Water systems lack the technology to incentivize responsible and effective use of water.
Access to water is considered a human right by the United Nations, however water delivery in low-income countries is fraught with challenges.
within Haiti as an example, poor spatial knowledge of existing water delivery points leads to inefficient coordination between NGOs attempting to tackle the issue. In addition, once installed, the cost to NGOs to keep a presence capable of taking care of the water pump can up to 3x the cost of installation, leaving many pumps becoming unusable over time. The burden of repair often falls to volunteer labor from village beneficiaries, but individuals lack consistent incentives to do so.
As pumps fall into disrepair and corruption scandals rock donor confidence in AID delivery in Haiti, a gap exists to create transparent records of water service points and improve incentives for local ownership of repair.

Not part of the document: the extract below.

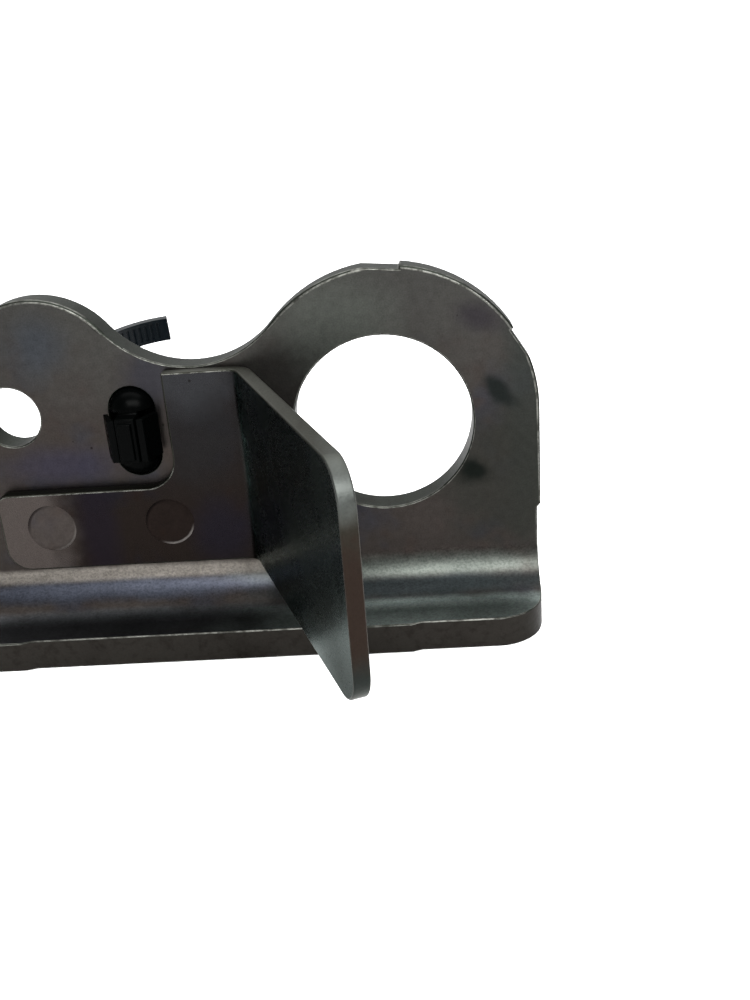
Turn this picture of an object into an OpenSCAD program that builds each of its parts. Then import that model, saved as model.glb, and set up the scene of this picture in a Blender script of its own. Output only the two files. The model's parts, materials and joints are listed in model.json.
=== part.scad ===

For those who do have access to water there are no incentives for saving water or sharing technology. For farmers using irrigation in water-scarce areas, incentivized cooperative use brings obvious mutual benefits, benefits to water providers, and by deduction to the region as a whole.
For farmers who need to access the financing for pump technology to irrigate highly productive land plots. With high cash yields, such as onions and tomatoes, converting to cash within 2 months, there is a strong need for technologies that can enable financing over-time in relation to use.
We propose to build system to track and record water usage on the blockchain to enable water providers and social enterprises to tackle each of these challenges through intelligent incentivization programs.